Copy, character for character, the lines running from the one with "for (const [side, degrees]" to the one with "bpy.context.scene.collection.objects.link(empty)", ends included. Leave out every other line.

══ Data provided

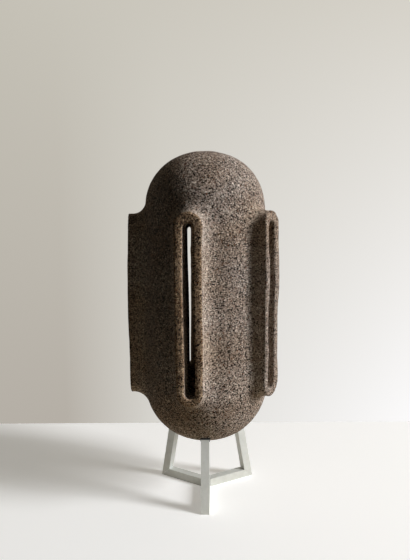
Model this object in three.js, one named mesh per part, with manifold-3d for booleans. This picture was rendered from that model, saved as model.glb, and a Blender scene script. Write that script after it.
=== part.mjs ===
// Hand-built stoneware vessel on a small welded steel stand.
// The vessel is a closed capsule: a base bowl, a barrel wall and a dome, luted together, with five tall
// slotted fins round it that open into the hollow inside. It rests in a three-legged cradle of square bar.
// Millimetres, +Z up. The origin is on the floor under the stand's centre. The front fin points along -Y.
import * as THREE from "three";
import { mergeVertices } from "three/addons/utils/BufferGeometryUtils.js";
import Module from "manifold-3d";

// Vessel
const BOWL_RADIUS = 91; // outside, where the round base becomes the barrel
const DOME_RADIUS = 87; // outside, where the barrel becomes the dome
const DOME_RISE = 84;
const FULLNESS = 2.15; // of the base and the dome: at 2 they are plain ellipses, above it they are fuller
const WALL = 10; // stoneware, the same all over
const BARREL_HEIGHT = 248; // from the widest part of the base to the foot of the dome
const BOWL_LIP = 34; // how far below the base's widest part the bowl is luted to the barrel wall
const SEGMENTS = 60; // facets round the vessel
const ARC_STEPS = 9; // facets from a pole to the widest part

// Fins, each a flattened tube that stands out of the wall and shows a tall round-ended ring from the front.
// Turn is in degrees from the front (-Y) towards +X. Proud is how far the outer face stands out past the
// base's radius. Sink is how far the lower end lies below the base's widest part, and drop how far the upper
// end lies below the foot of the dome.
const FINS = [
  { name: "fin_front", turn: 0, proud: 16, sink: 11, drop: 5 },
  { name: "fin_right", turn: 67, proud: 21, sink: 10.5, drop: 2 },
  { name: "fin_back_right", turn: 137, proud: 21, sink: 14, drop: 6 },
  { name: "fin_back_left", turn: -152.2, proud: 20, sink: 16, drop: 7 },
  { name: "fin_left", turn: -73.5, proud: 20, sink: 20, drop: 3 },
];
const FIN_HALF_WIDTH = 18.5;
const FIN_EDGE = 4; // rounding of the outer rim
const FILLET_OUT = 12; // how far the clay fillet climbs the fin
const FILLET_WIDE = 13; // how far it spreads over the wall
const FILLET_EDGE = 0.9; // thickness of the fillet where it ends
const SLOT_HALF_WIDTH = 6.3;
const WINDOW_HALF_WIDTH = 9; // of the opening in the wall behind each slot
const SLOT_RIM_BELOW = 10; // clay left under the slot
const SLOT_RIM_ABOVE = 14; // clay left over it
const SLOT_LIP = 1.2; // rounding of the slot's mouth
const LUTE_GAP = 0.3; // between a fin's root and the wall

// Stand
const BAR = 12; // square steel bar
const FOOT_REACH = 80.5; // from the centre to the outer bottom corner of each foot
const CRADLE_RADIUS = 55; // where the uprights carry the vessel, from its axis
const CRADLE_HEIGHT = 97.5; // floor to that point
const PAD = 2; // rubber pad on each upright
const PAD_LIP = 0.8; // how far the pad stands out past the bar
const WELD_GAP = 0.3; // between two welded bars, and between a bar and its pad
const REST_GAP = 0.3; // between the pads and the vessel
const STAND_TURN = 11; // degrees from the front (-Y) to the front leg, towards +X
const LEGS = { front: 0, right: 120, left: -120 }; // degrees from the front leg

// Facets of the round forms of a fin
const END_STEPS = 8;
const SLOT_END_STEPS = 6;
const FILLET_STEPS = 4;
const EDGE_STEPS = 3;

// Worked out from the sizes above
const radians = THREE.MathUtils.degToRad;
const cradleDrop = radiusAt(CRADLE_RADIUS, BOWL_RADIUS, BOWL_RADIUS);
const bowlSeam = CRADLE_HEIGHT + cradleDrop; // height of the base's widest part
const domeSeam = bowlSeam + BARREL_HEIGHT;
const luteHeight = bowlSeam - BOWL_LIP;

const stoneware = new THREE.MeshStandardMaterial({ color: 0x6e6154, roughness: 0.95, metalness: 0 });
const steel = new THREE.MeshStandardMaterial({ color: 0xb4b6b0, roughness: 0.45, metalness: 0.8 });
const rubber = new THREE.MeshStandardMaterial({ color: 0x1c1b1a, roughness: 0.9, metalness: 0 });

const wasm = await Module();
wasm.setup();

function solidOf(geometry) {
  const bare = new THREE.BufferGeometry().setAttribute("position", geometry.getAttribute("position"));
  if (geometry.index) bare.setIndex(geometry.index);
  const merged = mergeVertices(bare, 1e-3);
  return new wasm.Manifold(
    new wasm.Mesh({
      numProp: 3,
      vertProperties: merged.attributes.position.array,
      triVerts: new Uint32Array(merged.index.array),
    }),
  );
}

function geometryOf(solid) {
  const mesh = solid.getMesh();
  const geometry = new THREE.BufferGeometry()
    .setAttribute("position", new THREE.BufferAttribute(mesh.vertProperties, 3))
    .setIndex(new THREE.BufferAttribute(mesh.triVerts, 1));
  geometry.computeVertexNormals();
  return geometry;
}

// The radius of a base or dome at a distance from its widest part.
function radiusAt(distance, radius, rise) {
  return radius * Math.max(1 - (distance / rise) ** FULLNESS, 0) ** (1 / FULLNESS);
}

// The profile of a base or dome, from its pole to its widest part, as points across and up.
function arc(radius, rise) {
  const points = [];
  for (let i = 0; i <= ARC_STEPS; i++) {
    const angle = (Math.PI / 2) * (i / ARC_STEPS);
    const [across, up] = [Math.sin(angle), Math.cos(angle)].map((share) => share ** (2 / FULLNESS));
    points.push([radius * across, rise * up]);
  }
  return points;
}

// The capsule as one solid, with its surface moved out by an offset, or in by a negative one.
function capsule(offset) {
  const bowl = arc(BOWL_RADIUS + offset, BOWL_RADIUS + offset);
  const dome = arc(DOME_RADIUS + offset, DOME_RISE + offset);
  const points = [
    ...bowl.map(([across, up]) => new THREE.Vector2(across, bowlSeam - up)),
    ...dome.reverse().map(([across, up]) => new THREE.Vector2(across, domeSeam + up)),
  ];
  return solidOf(new THREE.LatheGeometry(points, SEGMENTS).rotateX(Math.PI / 2));
}

// How far the wall stands out along -Y from the plane through the axis, at a place across that plane.
function wallOut(across, height) {
  let radius = BOWL_RADIUS + ((DOME_RADIUS - BOWL_RADIUS) * (height - bowlSeam)) / BARREL_HEIGHT;
  if (height < bowlSeam) radius = radiusAt(bowlSeam - height, BOWL_RADIUS, BOWL_RADIUS);
  if (height > domeSeam) radius = radiusAt(height - domeSeam, DOME_RADIUS, DOME_RISE);
  return Math.sqrt(Math.max(radius ** 2 - across ** 2, 0));
}

// The round-ended outline of a fin or slot, as points across and up.
function stadium(halfWidth, low, high, steps) {
  const points = [];
  for (const [end, centre] of [[0, high - halfWidth], [Math.PI, low + halfWidth]]) {
    for (let i = 0; i <= steps; i++) {
      const angle = end + (Math.PI * i) / steps;
      points.push([halfWidth * Math.cos(angle), centre + halfWidth * Math.sin(angle)]);
    }
  }
  return points;
}

// A closed solid that runs out along -Y through a list of stations. Each station gives how much the outline
// grows there and how far out it lies, which may differ from point to point.
function loft({ halfWidth, low, high, steps }, stations) {
  const positions = [];
  const faces = [];
  const add = (across, out, up) => positions.push(across, -out, up) / 3 - 1;
  const rings = stations.map(({ grow, out }) => {
    const outline = stadium(halfWidth + grow, low - grow, high + grow, steps);
    return outline.map(([across, up]) => add(across, out(across, up), up));
  });
  const count = rings[0].length;
  for (let s = 0; s + 1 < rings.length; s++) {
    for (let i = 0; i < count; i++) {
      const j = (i + 1) % count;
      const [a, b, c, d] = [rings[s][i], rings[s][j], rings[s + 1][j], rings[s + 1][i]];
      faces.push(a, b, c, a, c, d);
    }
  }
  const middle = (low + high) / 2;
  for (const [ring, station] of [[rings[0].toReversed(), stations[0]], [rings.at(-1), stations.at(-1)]]) {
    const centre = add(0, station.out(0, middle), middle);
    ring.forEach((point, i) => faces.push(centre, point, ring[(i + 1) % count]));
  }
  return new THREE.BufferGeometry()
    .setAttribute("position", new THREE.Float32BufferAttribute(positions, 3))
    .setIndex(faces);
}

// The slot of one fin, or the window in the wall behind it, cut right through both.
function slotSolid({ proud, sink, drop }, halfWidth) {
  const reach = BOWL_RADIUS + proud;
  const low = bowlSeam - sink + SLOT_RIM_BELOW;
  const high = domeSeam - drop - SLOT_RIM_ABOVE;
  const outline = { halfWidth, low, high, steps: SLOT_END_STEPS };
  return solidOf(
    loft(outline, [
      { grow: 0, out: () => DOME_RADIUS - 3 * WALL },
      { grow: 0, out: () => reach - SLOT_LIP },
      { grow: 2 * SLOT_LIP, out: () => reach + SLOT_LIP },
    ]),
  );
}

// One fin. Its fillet rides on the wall, then its sides run straight out to the rounded rim.
function finSolid({ proud, sink, drop }) {
  const reach = BOWL_RADIUS + proud;
  const ends = { low: bowlSeam - sink, high: domeSeam - drop };
  const stations = [{ grow: FILLET_WIDE, out: () => BOWL_RADIUS - 3 * WALL }];
  for (let i = 0; i <= FILLET_STEPS; i++) {
    const angle = (Math.PI * i) / (2 * FILLET_STEPS);
    const climb = FILLET_EDGE + (FILLET_OUT - FILLET_EDGE) * (1 - Math.cos(angle));
    stations.push({
      grow: FILLET_WIDE * (1 - Math.sin(angle)),
      out: (across, up) => wallOut(across, up) + climb,
    });
  }
  for (let i = 0; i <= EDGE_STEPS; i++) {
    const angle = (Math.PI * i) / (2 * EDGE_STEPS);
    stations.push({
      grow: -FIN_EDGE * (1 - Math.cos(angle)),
      out: () => reach - FIN_EDGE * (1 - Math.sin(angle)),
    });
  }
  return solidOf(loft({ halfWidth: FIN_HALF_WIDTH, ...ends, steps: END_STEPS }, stations));
}

// A bar or pad, drawn in the upright plane of its leg, x outwards and y up, and given its width.
function plate(outline, width) {
  const shape = new THREE.Shape(outline.map(([x, y]) => new THREE.Vector2(x, y)));
  const geometry = new THREE.ExtrudeGeometry(shape, { depth: width, bevelEnabled: false });
  return solidOf(geometry.translate(0, 0, -width / 2).rotateX(Math.PI / 2));
}

// Each upright leans in from the foot's outer corner, and is cut off square to the vessel's base.
const seatTilt = Math.atan((CRADLE_RADIUS / cradleDrop) ** (FULLNESS - 1));
const seat = {
  x: CRADLE_RADIUS + (REST_GAP + PAD) * Math.sin(seatTilt),
  y: CRADLE_HEIGHT - (REST_GAP + PAD) * Math.cos(seatTilt),
};
const reachIn = FOOT_REACH - seat.x;
const lean = Math.atan2(reachIn, seat.y) - Math.asin(BAR / 2 / Math.hypot(reachIn, seat.y));
const seatHalf = BAR / 2 / Math.cos(seatTilt - lean);
const mitreTop = FOOT_REACH - BAR * Math.tan(Math.PI / 4 + lean / 2);

// A point on the cut end, along it outwards and towards the vessel.
function onSeat(along, up) {
  return [
    seat.x + along * Math.cos(seatTilt) - up * Math.sin(seatTilt),
    seat.y + along * Math.sin(seatTilt) + up * Math.cos(seatTilt),
  ];
}

function uprightSolid() {
  return plate([[FOOT_REACH, 0], onSeat(seatHalf, 0), onSeat(-seatHalf, 0), [mitreTop, BAR]], BAR);
}

// The front foot bar runs through the centre, and the two others are mitred against its sides.
function footSolid(turn) {
  const through = turn === 0 ? -BAR * Math.sin(radians(60)) : 0;
  const outer = [[FOOT_REACH - WELD_GAP, 0], [mitreTop - WELD_GAP, BAR]];
  const bar = plate([[through, 0], ...outer, [through, BAR]], BAR);
  if (turn === 0) return bar;
  const normal = [Math.abs(Math.sin(turn)), Math.sign(turn) * Math.cos(turn), 0];
  return bar.trimByPlane(normal, BAR / 2 + WELD_GAP);
}

function padSolid() {
  const half = seatHalf + PAD_LIP;
  const low = WELD_GAP;
  const high = 2 * PAD + REST_GAP;
  const outline = [onSeat(half, low), onSeat(half, high), onSeat(-half, high), onSeat(-half, low)];
  return plate(outline, BAR + 2 * PAD_LIP);
}

const object = new THREE.Group();
const stand = new THREE.Group();
const vessel = new THREE.Group();
object.add(stand, vessel);

function place(parent, name, solid, material, turn = 0) {
  const mesh = new THREE.Mesh(geometryOf(solid), material);
  mesh.name = name;
  mesh.rotation.z = turn;
  parent.add(mesh);
}

const shell = capsule(0).subtract(capsule(-WALL));
const [aboveLute, base] = shell.splitByPlane([0, 0, 1], luteHeight);
const [dome, wall] = aboveLute.splitByPlane([0, 0, 1], domeSeam);
let barrel = wall;
for (const fin of FINS) {
  barrel = barrel.subtract(slotSolid(fin, WINDOW_HALF_WIDTH).rotate([0, 0, fin.turn]));
}
place(vessel, "base_bowl", base, stoneware);
place(vessel, "barrel_wall", barrel, stoneware);
place(vessel, "top_dome", dome, stoneware);
for (const fin of FINS) {
  const root = capsule(LUTE_GAP).rotate([0, 0, -fin.turn]);
  const hollow = finSolid(fin).subtract(root).subtract(slotSolid(fin, SLOT_HALF_WIDTH));
  place(vessel, fin.name, hollow, stoneware, radians(fin.turn));
}

for (const [side, degrees] of Object.entries(LEGS)) {
  const heading = STAND_TURN - 90 + degrees;
  const rest = capsule(REST_GAP).rotate([0, 0, -heading]);
  place(stand, `foot_bar_${side}`, footSolid(radians(degrees)), steel, radians(heading));
  place(stand, `upright_${side}`, uprightSolid(), steel, radians(heading));
  place(stand, `rest_pad_${side}`, padSolid().subtract(rest), rubber, radians(heading));
}

export default object;
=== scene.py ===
"""The finished look of a hand-built stoneware lantern vessel on its welded steel stand."""

import math

import bpy
import numpy as np
from mathutils import Matrix, Vector


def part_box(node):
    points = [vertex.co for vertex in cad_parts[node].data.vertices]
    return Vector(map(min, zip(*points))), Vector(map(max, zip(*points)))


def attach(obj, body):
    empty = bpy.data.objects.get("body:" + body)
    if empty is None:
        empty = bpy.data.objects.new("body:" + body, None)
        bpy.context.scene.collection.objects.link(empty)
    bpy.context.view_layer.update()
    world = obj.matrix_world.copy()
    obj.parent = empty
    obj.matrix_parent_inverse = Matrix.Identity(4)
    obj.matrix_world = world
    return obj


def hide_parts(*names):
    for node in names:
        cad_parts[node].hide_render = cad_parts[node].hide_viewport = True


bl_info = {
    "name": "Stoneware lantern vessel",
    "version": (1, 0, 0),
    "blender": (4, 5, 0),
    "location": "3D View > Sidebar > Lantern",
    "description": "Builds a slotted stoneware vessel on a three-legged steel stand",
    "category": "Object",
}

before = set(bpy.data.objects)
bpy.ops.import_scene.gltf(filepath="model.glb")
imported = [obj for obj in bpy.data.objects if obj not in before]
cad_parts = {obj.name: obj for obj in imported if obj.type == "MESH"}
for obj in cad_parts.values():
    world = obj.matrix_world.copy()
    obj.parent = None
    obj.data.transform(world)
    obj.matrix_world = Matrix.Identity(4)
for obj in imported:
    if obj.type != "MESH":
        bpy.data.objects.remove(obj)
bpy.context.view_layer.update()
MM = 0.001

CLAY_PARTS = ("base_bowl", "barrel_wall", "top_dome")
SIDES = ("front", "right", "left")
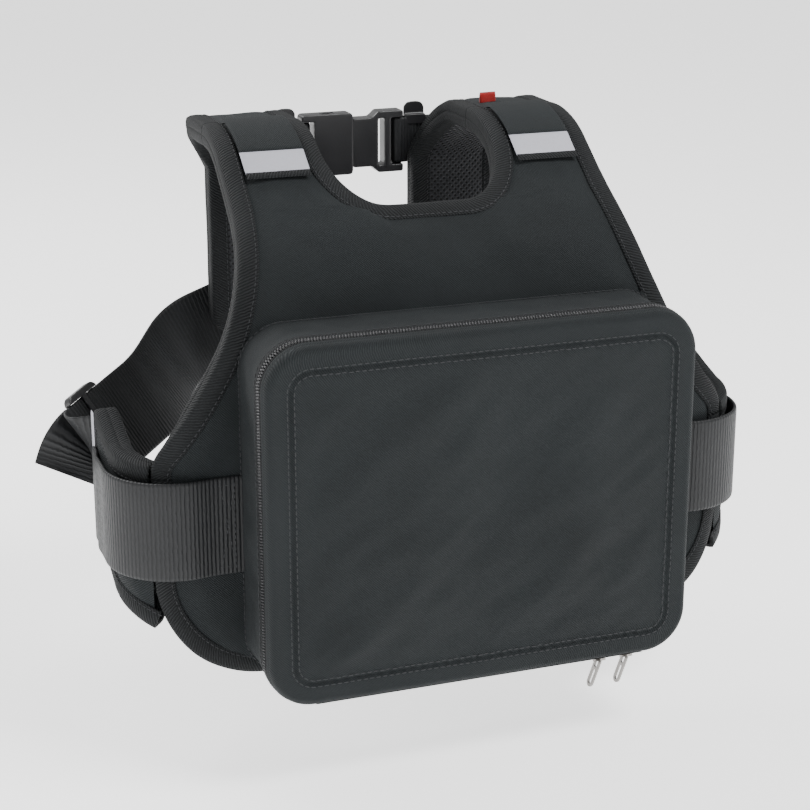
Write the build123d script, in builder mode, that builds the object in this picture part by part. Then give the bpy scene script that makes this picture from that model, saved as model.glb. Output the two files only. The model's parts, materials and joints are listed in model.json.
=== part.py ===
from build123d import *
import os
from math import atan2, cos, radians, sin

os.makedirs("parts", exist_ok=True)

# A padded harness vest: a back panel with a zipped pouch, two side wings with grab
# handles, and two padded straps that go over the shoulders and down the far side,
# where a side-release buckle joins them and webbing ties each to its wing.
#
# Frame: +Z up, +X to the wearer's right seen from the pouch side, -Y out of the pouch.
# The origin is midway between the undersides of the two straps, where the shoulders
# carry the vest.  All sizes are millimetres.

# ---------------------------------------------------------------- cloth layers
shell_t = 1.2           # coated outer cloth
foam_t = 6.0            # closed-cell foam
lining_t = 2.5          # open spacer mesh against the wearer
pad_t = shell_t + foam_t + lining_t
tape_t = 0.8            # binding tape
tape_w = 9.5            # binding tape shown on each face
webbing_t = 1.6

# ------------------------------------------------------- form the vest wraps on
half_width = 166.0      # outer skin of the side wings
panel_y = -102.0        # outer skin of the back panel
far_y = 54.0            # outer skin of the straps on the far side
wrap_r = 32.0           # corner between panel and wing
lean_z = -52.0          # where the panel starts to lean over the shoulders
crown_start_y = -21.0   # where the lean meets the crown of the shoulder
lean_r = 80.0
crown_r = 60.0
far_r = 30.0
form_foot = -300.0      # below everything

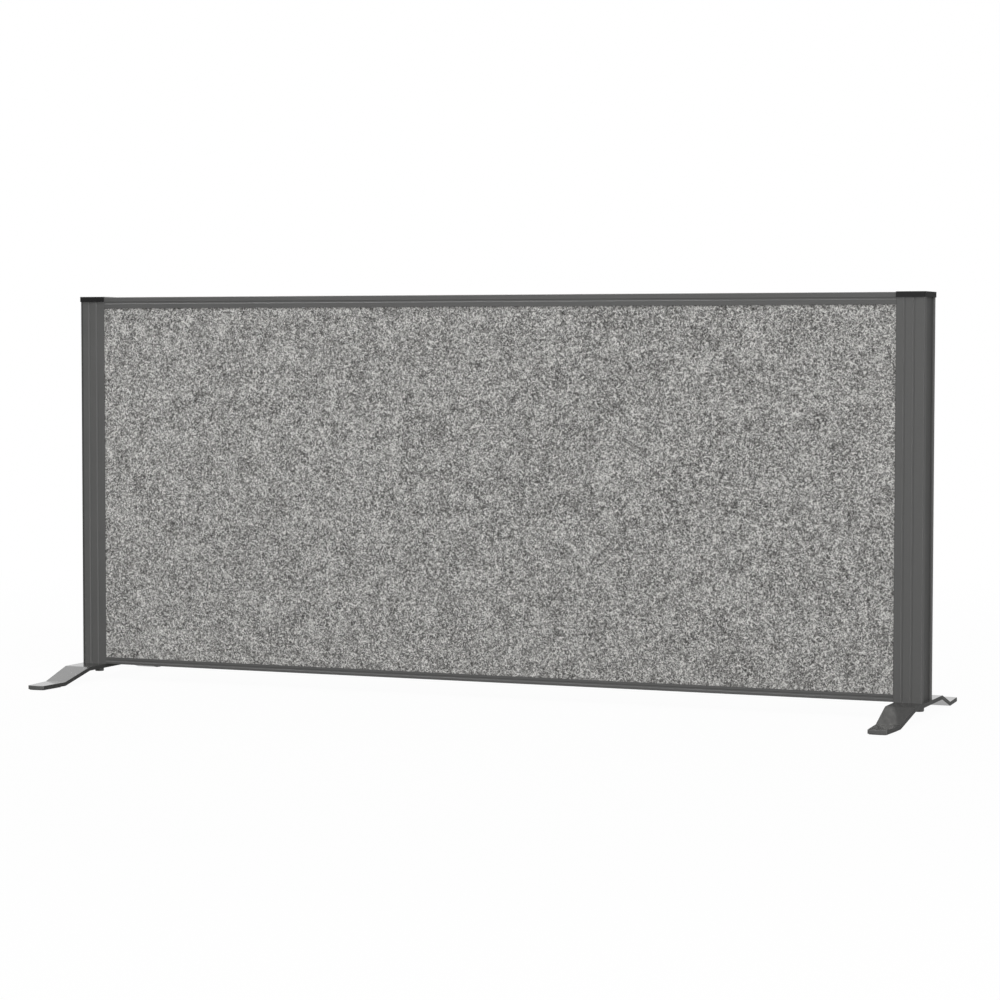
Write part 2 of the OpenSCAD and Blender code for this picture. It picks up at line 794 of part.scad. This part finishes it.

════

Solution for this exercise:
for (const [side, degrees] of Object.entries(LEGS)) {
  const heading = STAND_TURN - 90 + degrees;
  const rest = capsule(REST_GAP).rotate([0, 0, -heading]);
  place(stand, `foot_bar_${side}`, footSolid(radians(degrees)), steel, radians(heading));
  place(stand, `upright_${side}`, uprightSolid(), steel, radians(heading));
  place(stand, `rest_pad_${side}`, padSolid().subtract(rest), rubber, radians(heading));
}

export default object;
=== scene.py ===
"""The finished look of a hand-built stoneware lantern vessel on its welded steel stand."""

import math

import bpy
import numpy as np
from mathutils import Matrix, Vector


def part_box(node):
    points = [vertex.co for vertex in cad_parts[node].data.vertices]
    return Vector(map(min, zip(*points))), Vector(map(max, zip(*points)))


def attach(obj, body):
    empty = bpy.data.objects.get("body:" + body)
    if empty is None:
        empty = bpy.data.objects.new("body:" + body, None)
        bpy.context.scene.collection.objects.link(empty)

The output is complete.